Many surge to the front. But it is not out of control – Addison will not let exhibitionism or disorder detract from the work of God’s Spirit. Yet the numbers keep on growing and there are days on which he fears he has lost his way. He dreamt of running a church since he attended first communion at his mother’s local Catholic church in Birmingham as a boy. The feel of the wafer, something that was his alone and during the giving of which he was the sole focus; the sign of the cross made over him specially, by the priest who looked into his eyes deeply and all-seeingly, and still went on looking, Addison’s dark colouring no barrier to the man’s enveloping gaze.
He planned how his church would operate during the time he was at his father’s black Pentecostal fellowship as a gangly teenager. He’d reckoned on the strength of inclusiveness; it pervaded every prayer vigil, every healing meeting and each hour of exuberant worship, during which his father had hugged him as warmly as the next worshipper. The intimacy was strangely unavailable at home. No matter, the fellowship was the thing. Addison had lived for it, ignoring the fact that other teenagers – even his brothers – had derided such displays.
And now he provides it. He never intended to have a following. But the ways of the Lord are strange, he knows, and if he must pastor so many and give of himself so often, well, the Lord will provide strength to bear it. The Followers support him, they chose to be here, they love him. He knows this to be the pinnacle of his achievements: for as long as he can remember, he wanted to be loved. And if this is a sin, he believes it to be overlooked in the greater scheme of things.

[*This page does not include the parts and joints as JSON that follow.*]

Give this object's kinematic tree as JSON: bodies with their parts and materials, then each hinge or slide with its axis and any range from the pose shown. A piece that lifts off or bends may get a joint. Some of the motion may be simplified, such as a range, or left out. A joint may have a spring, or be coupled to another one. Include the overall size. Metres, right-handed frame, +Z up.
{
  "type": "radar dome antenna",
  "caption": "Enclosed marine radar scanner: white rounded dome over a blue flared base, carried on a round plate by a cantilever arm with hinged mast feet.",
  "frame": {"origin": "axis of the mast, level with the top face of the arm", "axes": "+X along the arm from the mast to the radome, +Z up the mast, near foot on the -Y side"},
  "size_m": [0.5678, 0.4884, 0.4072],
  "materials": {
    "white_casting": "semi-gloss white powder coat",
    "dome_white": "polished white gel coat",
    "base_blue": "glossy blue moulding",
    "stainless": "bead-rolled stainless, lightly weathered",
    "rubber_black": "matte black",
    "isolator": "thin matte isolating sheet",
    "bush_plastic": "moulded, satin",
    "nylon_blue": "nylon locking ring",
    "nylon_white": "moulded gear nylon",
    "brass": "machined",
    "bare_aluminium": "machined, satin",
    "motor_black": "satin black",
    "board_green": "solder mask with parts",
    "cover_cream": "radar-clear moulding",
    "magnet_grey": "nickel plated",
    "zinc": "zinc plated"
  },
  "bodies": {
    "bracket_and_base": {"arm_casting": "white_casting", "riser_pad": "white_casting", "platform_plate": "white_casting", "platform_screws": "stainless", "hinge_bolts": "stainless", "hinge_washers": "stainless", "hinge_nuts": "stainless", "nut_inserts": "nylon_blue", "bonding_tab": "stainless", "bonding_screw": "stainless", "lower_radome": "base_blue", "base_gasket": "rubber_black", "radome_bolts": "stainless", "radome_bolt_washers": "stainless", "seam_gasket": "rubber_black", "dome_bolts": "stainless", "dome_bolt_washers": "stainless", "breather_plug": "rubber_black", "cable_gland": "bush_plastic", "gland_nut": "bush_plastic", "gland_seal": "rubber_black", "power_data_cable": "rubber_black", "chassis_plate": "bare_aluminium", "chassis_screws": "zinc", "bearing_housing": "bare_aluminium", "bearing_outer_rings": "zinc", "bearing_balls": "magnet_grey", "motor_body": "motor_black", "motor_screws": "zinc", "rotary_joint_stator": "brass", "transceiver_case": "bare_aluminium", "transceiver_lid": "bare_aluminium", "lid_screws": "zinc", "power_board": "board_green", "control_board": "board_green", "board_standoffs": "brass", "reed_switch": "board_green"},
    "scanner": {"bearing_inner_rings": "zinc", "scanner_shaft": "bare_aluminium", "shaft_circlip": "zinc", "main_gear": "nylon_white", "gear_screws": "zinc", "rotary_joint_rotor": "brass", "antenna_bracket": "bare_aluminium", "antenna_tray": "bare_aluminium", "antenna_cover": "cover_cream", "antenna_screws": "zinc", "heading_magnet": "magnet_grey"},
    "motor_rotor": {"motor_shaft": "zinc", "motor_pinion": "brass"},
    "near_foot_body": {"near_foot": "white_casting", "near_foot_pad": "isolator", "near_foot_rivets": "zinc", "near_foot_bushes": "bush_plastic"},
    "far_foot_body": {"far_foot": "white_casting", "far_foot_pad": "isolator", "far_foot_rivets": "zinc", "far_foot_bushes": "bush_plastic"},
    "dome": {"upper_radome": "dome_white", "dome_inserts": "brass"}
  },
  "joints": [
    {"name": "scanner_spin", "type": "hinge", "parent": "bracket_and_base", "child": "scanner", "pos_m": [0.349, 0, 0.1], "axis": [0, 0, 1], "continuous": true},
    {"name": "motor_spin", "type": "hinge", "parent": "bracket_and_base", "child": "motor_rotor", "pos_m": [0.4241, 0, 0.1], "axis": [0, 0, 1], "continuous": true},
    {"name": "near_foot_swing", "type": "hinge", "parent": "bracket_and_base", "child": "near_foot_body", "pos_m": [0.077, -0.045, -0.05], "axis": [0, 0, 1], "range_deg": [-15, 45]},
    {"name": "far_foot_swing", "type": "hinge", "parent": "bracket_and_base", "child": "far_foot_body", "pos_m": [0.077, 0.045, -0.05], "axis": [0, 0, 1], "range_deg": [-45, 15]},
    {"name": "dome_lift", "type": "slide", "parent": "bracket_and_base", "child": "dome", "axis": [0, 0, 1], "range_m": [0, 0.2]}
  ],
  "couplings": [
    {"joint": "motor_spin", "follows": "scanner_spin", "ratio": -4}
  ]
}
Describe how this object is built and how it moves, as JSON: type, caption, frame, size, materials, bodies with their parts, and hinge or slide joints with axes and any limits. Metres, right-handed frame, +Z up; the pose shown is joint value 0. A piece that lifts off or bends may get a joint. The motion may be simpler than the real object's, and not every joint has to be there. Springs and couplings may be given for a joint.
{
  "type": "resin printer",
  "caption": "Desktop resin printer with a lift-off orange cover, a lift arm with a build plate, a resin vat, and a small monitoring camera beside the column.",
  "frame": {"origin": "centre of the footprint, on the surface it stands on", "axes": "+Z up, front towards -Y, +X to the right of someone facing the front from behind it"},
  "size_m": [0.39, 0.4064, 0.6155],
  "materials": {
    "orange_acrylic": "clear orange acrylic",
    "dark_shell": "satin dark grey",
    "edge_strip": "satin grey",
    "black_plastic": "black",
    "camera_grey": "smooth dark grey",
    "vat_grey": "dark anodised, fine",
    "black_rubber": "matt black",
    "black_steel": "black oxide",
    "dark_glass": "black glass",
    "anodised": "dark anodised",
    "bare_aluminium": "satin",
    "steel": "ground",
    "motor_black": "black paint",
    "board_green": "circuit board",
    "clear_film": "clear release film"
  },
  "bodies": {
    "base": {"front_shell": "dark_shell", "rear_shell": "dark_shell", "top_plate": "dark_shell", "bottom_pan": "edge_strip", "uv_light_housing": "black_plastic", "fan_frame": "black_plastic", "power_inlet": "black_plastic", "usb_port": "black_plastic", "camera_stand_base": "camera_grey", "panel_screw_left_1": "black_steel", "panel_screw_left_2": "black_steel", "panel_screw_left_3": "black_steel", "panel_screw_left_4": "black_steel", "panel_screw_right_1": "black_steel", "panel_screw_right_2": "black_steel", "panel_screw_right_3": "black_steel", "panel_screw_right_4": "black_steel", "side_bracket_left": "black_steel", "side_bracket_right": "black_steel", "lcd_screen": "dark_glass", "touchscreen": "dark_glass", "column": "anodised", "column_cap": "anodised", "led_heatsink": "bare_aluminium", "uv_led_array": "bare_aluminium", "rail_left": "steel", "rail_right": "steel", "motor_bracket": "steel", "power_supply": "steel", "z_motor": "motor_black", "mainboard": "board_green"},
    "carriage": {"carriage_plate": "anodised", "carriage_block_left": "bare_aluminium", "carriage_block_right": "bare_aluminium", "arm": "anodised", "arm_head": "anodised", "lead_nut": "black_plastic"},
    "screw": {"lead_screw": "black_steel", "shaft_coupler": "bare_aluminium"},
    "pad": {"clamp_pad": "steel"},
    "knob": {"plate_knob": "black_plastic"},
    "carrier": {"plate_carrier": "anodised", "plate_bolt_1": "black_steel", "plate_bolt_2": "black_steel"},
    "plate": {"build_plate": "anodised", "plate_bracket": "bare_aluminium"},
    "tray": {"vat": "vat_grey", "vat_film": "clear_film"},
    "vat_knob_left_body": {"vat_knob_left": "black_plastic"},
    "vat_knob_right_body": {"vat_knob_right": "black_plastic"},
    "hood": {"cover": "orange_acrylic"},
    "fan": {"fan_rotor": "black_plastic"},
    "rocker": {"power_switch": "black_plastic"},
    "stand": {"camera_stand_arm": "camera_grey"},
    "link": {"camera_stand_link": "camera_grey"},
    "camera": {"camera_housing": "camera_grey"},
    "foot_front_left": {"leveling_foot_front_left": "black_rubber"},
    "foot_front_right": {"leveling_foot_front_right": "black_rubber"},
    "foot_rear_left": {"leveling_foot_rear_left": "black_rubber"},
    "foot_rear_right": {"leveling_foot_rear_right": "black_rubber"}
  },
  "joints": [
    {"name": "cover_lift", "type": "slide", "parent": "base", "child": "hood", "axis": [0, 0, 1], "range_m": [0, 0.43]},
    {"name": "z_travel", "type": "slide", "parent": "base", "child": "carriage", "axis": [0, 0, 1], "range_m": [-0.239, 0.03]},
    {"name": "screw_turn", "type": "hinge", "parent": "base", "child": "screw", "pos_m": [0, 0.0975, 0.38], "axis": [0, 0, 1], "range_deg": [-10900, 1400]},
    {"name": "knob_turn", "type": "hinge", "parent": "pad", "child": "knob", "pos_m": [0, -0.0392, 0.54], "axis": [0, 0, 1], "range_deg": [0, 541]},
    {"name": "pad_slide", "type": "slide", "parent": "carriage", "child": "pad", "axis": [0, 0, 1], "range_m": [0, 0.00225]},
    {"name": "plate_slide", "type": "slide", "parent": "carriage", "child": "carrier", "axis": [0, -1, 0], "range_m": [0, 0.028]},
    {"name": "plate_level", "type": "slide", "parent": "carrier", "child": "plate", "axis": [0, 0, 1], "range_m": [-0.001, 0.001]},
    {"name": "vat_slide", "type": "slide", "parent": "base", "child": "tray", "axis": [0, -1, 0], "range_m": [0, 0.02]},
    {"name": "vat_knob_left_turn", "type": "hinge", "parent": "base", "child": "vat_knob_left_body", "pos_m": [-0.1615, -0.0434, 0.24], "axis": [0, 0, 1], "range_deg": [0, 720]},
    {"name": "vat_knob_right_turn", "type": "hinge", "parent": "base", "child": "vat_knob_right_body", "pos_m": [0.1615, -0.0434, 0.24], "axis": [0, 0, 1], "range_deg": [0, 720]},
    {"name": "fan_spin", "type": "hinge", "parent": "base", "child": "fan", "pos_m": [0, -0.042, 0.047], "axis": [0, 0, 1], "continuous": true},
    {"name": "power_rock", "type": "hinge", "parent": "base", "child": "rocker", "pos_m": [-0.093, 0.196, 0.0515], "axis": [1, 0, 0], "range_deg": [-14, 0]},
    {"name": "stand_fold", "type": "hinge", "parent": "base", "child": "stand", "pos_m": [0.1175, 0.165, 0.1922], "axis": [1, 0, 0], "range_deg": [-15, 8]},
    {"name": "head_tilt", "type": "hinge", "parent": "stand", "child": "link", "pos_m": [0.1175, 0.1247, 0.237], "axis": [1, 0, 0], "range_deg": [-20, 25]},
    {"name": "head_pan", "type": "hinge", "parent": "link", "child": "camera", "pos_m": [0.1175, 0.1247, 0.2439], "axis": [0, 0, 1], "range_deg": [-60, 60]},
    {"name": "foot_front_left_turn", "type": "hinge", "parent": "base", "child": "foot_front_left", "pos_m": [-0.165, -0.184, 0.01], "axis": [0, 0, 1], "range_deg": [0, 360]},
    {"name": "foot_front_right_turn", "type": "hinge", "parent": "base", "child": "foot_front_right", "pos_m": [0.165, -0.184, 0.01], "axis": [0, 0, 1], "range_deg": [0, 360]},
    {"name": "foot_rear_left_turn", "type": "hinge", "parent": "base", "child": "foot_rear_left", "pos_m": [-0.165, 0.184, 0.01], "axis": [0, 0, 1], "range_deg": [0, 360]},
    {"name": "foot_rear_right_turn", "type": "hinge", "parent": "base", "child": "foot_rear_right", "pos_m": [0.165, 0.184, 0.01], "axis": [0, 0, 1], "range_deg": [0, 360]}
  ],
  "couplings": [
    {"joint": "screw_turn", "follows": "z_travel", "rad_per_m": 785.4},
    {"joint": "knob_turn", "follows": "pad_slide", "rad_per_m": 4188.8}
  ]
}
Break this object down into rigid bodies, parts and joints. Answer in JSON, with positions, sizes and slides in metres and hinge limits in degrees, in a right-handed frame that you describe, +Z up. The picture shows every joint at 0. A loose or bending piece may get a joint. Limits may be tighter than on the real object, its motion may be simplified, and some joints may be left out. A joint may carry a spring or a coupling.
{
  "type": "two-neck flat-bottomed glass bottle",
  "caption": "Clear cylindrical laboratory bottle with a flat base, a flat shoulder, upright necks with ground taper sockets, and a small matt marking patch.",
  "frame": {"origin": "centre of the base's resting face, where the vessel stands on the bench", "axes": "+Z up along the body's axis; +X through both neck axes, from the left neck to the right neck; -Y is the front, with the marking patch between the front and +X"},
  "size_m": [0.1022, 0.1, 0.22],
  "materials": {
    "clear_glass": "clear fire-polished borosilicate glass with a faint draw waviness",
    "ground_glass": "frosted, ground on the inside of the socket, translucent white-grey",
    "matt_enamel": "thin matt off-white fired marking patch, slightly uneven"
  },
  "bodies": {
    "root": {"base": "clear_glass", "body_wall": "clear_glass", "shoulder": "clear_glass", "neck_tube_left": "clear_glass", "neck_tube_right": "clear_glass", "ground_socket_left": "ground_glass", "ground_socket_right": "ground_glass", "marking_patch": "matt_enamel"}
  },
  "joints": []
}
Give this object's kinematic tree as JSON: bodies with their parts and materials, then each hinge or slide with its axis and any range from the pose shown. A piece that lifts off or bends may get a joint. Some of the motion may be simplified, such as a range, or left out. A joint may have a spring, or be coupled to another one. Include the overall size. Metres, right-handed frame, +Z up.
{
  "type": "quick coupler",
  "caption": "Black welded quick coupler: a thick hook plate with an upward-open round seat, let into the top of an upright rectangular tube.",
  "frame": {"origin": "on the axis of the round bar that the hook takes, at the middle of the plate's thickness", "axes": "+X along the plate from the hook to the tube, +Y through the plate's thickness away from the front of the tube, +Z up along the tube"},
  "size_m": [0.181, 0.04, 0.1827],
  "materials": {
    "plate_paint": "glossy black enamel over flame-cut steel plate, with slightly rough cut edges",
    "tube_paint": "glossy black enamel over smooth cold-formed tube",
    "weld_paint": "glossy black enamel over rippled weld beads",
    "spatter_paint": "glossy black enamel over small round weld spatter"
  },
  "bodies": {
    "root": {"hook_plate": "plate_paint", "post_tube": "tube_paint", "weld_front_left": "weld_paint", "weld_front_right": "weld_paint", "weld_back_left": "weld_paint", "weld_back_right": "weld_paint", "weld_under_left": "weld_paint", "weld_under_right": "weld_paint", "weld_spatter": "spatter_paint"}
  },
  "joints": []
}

While he and his assistants lay hands on those who have offered themselves, a young student is overtaken by a spirit of prophecy:
‘The baby will be called Dinah, which means ‘vindicated’. God has chosen her to be a Follower, not just the daughter of a rape victim.’
Addison is rapt. He has never told a single person exactly what Carla suffered before they met. The Lord must have revealed it to the young man. Enforced prostitution is not of course exactly like rape but the words are close enough. He jumps up on the platform again, his waistcoat distinguishing him far more quickly even than his stature. He spreads his arms wide.
‘Hallelujah, man. God has spoken by his Spirit. She is Dinah, named for the Lord. Praise him!’